◆ WHAT YOU HAVE TO DO ◆
Exactly reproduce the lines from the line containing "What three.js and" to the end of the data below, inclusive, and nothing else.

◆ DATASET EXTRACT ◆
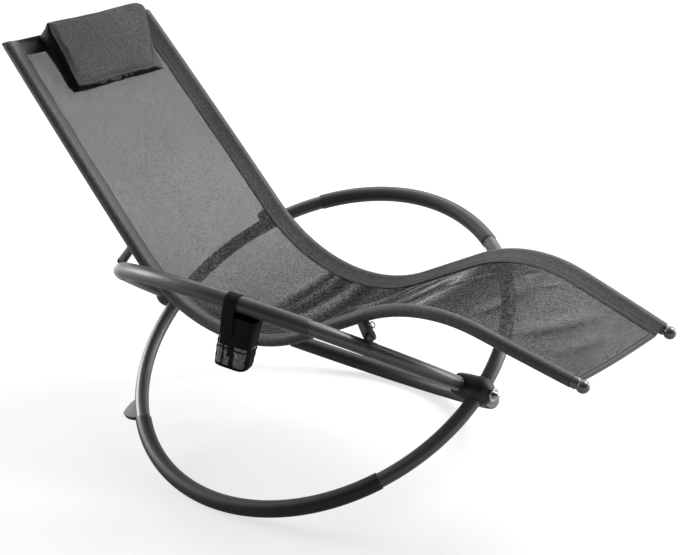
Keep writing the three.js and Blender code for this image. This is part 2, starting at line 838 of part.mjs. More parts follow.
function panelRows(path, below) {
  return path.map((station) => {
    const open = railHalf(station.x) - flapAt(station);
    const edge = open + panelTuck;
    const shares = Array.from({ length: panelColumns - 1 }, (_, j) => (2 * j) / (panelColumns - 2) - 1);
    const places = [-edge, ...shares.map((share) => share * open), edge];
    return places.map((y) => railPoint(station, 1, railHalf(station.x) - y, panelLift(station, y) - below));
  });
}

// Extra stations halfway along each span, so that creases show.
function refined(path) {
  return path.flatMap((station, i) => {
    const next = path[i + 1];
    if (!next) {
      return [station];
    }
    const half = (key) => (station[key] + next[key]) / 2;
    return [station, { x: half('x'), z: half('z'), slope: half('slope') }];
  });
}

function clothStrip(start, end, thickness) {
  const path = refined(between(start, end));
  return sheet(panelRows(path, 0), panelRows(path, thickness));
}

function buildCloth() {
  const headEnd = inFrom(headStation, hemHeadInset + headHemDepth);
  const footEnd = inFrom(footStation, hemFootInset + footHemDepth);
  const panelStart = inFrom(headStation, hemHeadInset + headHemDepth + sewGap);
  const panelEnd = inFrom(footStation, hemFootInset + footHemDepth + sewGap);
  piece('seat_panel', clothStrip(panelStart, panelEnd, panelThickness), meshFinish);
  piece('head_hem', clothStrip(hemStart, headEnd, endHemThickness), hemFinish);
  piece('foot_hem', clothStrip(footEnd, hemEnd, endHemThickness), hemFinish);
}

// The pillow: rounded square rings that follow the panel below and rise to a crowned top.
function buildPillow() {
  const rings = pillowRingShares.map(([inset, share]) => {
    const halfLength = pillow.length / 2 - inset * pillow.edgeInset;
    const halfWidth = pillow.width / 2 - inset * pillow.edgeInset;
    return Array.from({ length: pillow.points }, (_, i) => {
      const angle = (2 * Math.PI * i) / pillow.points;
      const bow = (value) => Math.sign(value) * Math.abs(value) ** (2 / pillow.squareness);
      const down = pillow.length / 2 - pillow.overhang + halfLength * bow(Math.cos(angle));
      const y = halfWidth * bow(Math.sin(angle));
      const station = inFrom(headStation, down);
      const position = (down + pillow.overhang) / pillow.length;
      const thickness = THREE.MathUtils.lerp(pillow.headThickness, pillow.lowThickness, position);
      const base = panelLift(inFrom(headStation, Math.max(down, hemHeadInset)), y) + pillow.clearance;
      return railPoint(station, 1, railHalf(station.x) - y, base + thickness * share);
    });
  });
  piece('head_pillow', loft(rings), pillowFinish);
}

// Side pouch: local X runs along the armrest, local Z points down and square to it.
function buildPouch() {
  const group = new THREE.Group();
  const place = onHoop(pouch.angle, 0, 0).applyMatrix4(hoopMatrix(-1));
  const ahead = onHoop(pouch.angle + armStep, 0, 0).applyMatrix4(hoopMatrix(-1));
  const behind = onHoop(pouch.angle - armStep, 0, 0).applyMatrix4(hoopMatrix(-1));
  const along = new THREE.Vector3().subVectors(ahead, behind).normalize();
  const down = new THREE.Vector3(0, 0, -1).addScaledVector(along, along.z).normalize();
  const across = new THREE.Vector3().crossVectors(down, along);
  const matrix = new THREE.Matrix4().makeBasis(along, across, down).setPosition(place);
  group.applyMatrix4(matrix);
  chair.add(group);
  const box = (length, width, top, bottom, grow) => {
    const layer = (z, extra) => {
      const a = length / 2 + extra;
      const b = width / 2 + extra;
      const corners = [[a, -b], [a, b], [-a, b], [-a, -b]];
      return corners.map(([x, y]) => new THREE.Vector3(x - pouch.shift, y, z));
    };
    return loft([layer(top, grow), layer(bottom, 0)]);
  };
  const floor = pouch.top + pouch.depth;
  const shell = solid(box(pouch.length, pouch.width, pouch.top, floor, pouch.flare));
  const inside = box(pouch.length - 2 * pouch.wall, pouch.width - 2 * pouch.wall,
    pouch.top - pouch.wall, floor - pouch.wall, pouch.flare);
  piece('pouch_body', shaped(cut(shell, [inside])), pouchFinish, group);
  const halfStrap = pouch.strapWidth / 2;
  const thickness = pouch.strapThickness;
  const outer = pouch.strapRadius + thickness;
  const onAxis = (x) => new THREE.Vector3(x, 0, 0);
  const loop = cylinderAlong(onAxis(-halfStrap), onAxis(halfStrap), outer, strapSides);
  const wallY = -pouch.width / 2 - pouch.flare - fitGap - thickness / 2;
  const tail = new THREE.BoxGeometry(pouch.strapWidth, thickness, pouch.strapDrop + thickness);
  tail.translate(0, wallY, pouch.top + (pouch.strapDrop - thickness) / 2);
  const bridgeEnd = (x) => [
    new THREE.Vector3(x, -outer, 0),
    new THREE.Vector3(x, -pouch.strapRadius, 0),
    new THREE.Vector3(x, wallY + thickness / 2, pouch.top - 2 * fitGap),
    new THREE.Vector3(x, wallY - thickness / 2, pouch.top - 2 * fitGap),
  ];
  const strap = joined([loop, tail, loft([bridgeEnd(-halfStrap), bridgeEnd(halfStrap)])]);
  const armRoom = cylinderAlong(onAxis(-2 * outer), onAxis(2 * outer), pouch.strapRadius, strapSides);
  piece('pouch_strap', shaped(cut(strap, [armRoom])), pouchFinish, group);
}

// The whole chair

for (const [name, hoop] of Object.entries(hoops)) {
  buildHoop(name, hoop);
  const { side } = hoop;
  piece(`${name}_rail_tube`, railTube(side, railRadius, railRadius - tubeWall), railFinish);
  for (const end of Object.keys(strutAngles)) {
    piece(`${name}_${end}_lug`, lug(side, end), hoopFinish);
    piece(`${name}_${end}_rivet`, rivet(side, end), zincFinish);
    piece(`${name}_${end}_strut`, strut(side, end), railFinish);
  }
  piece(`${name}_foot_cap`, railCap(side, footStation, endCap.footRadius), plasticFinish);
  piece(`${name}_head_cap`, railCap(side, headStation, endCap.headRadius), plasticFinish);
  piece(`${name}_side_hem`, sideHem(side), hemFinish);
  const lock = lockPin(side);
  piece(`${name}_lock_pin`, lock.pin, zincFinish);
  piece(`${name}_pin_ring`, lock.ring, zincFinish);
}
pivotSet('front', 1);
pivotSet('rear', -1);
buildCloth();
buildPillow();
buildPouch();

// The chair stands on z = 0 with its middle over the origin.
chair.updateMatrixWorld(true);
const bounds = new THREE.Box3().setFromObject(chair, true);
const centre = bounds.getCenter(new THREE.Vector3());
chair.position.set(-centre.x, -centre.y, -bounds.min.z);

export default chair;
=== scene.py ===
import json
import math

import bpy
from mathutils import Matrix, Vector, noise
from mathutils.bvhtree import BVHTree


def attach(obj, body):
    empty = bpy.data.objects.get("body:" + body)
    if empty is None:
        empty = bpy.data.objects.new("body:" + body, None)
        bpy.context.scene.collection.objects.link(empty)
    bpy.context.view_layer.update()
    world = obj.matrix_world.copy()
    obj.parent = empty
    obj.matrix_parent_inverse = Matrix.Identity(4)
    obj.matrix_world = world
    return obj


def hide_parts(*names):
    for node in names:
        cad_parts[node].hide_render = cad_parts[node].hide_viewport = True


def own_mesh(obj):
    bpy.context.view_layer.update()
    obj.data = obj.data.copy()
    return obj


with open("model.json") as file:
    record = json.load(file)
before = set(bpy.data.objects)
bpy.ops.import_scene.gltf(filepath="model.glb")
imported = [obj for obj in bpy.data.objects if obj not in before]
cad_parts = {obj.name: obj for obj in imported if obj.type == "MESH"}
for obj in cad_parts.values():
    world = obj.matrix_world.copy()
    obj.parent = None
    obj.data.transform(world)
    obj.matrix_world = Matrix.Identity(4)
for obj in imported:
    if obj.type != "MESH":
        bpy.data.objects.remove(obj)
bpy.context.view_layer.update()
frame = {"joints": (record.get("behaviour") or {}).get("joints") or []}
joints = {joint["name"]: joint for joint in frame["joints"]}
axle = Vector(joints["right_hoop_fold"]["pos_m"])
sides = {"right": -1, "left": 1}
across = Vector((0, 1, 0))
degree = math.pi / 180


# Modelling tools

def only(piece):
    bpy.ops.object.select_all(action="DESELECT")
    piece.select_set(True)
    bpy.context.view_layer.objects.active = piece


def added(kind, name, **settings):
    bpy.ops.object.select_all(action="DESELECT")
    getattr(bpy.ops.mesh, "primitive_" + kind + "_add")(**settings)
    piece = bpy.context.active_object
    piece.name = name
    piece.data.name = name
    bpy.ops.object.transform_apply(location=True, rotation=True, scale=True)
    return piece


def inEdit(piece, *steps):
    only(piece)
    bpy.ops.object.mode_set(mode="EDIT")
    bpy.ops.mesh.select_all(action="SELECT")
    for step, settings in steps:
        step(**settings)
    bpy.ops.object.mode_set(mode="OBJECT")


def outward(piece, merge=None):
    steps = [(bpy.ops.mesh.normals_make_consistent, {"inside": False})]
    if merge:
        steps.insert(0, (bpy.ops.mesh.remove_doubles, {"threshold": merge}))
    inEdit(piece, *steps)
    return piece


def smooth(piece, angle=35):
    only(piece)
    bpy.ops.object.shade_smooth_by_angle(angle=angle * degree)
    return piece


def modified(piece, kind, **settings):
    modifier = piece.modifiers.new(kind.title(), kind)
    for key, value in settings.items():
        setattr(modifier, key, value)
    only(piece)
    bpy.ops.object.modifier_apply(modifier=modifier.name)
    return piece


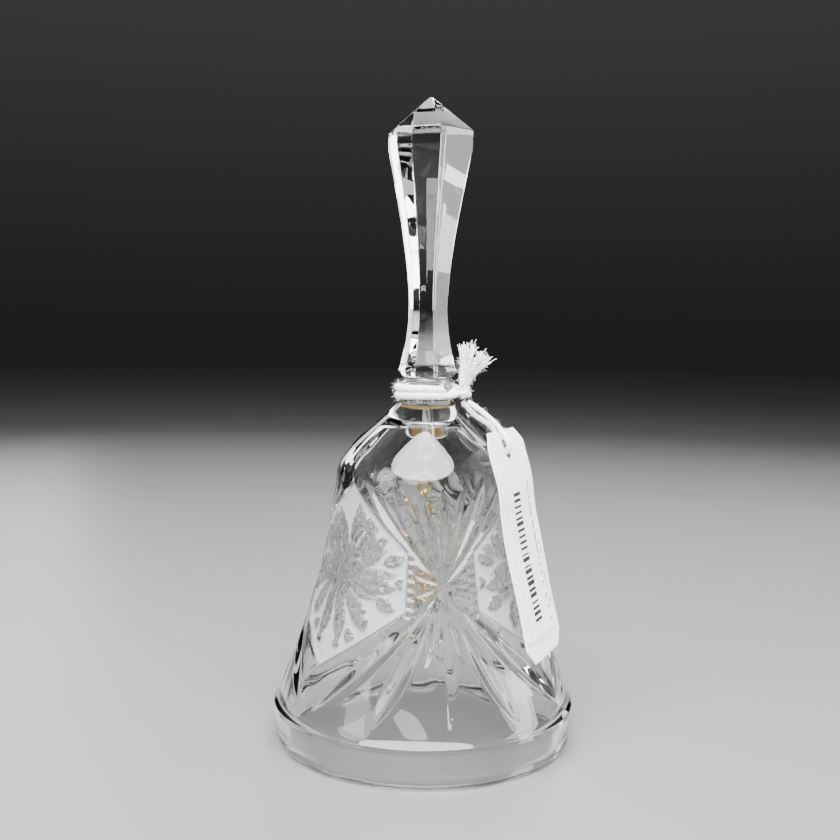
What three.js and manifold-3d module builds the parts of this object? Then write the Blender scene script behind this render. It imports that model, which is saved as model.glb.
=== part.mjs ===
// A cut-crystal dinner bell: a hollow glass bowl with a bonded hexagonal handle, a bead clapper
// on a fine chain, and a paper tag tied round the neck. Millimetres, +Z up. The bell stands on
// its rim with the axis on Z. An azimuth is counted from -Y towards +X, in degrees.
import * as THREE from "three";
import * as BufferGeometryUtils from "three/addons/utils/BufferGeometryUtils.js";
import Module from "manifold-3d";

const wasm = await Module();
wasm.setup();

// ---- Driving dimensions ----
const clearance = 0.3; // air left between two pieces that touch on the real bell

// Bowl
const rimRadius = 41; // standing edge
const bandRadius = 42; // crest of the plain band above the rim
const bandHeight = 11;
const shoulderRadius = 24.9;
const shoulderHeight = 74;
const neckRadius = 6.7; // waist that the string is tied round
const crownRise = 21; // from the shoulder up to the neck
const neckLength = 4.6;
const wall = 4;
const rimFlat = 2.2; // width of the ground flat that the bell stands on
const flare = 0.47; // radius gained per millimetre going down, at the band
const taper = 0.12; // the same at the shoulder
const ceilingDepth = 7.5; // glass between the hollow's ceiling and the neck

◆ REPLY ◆
What three.js and manifold-3d module builds the parts of this object? Then write the Blender scene script behind this render. It imports that model, which is saved as model.glb.
=== part.mjs ===
// A cut-crystal dinner bell: a hollow glass bowl with a bonded hexagonal handle, a bead clapper
// on a fine chain, and a paper tag tied round the neck. Millimetres, +Z up. The bell stands on
// its rim with the axis on Z. An azimuth is counted from -Y towards +X, in degrees.
import * as THREE from "three";
import * as BufferGeometryUtils from "three/addons/utils/BufferGeometryUtils.js";
import Module from "manifold-3d";

const wasm = await Module();
wasm.setup();

// ---- Driving dimensions ----
const clearance = 0.3; // air left between two pieces that touch on the real bell

// Bowl
const rimRadius = 41; // standing edge
const bandRadius = 42; // crest of the plain band above the rim
const bandHeight = 11;
const shoulderRadius = 24.9;
const shoulderHeight = 74;
const neckRadius = 6.7; // waist that the string is tied round
const crownRise = 21; // from the shoulder up to the neck
const neckLength = 4.6;
const wall = 4;
const rimFlat = 2.2; // width of the ground flat that the bell stands on
const flare = 0.47; // radius gained per millimetre going down, at the band
const taper = 0.12; // the same at the shoulder
const ceilingDepth = 7.5; // glass between the hollow's ceiling and the neck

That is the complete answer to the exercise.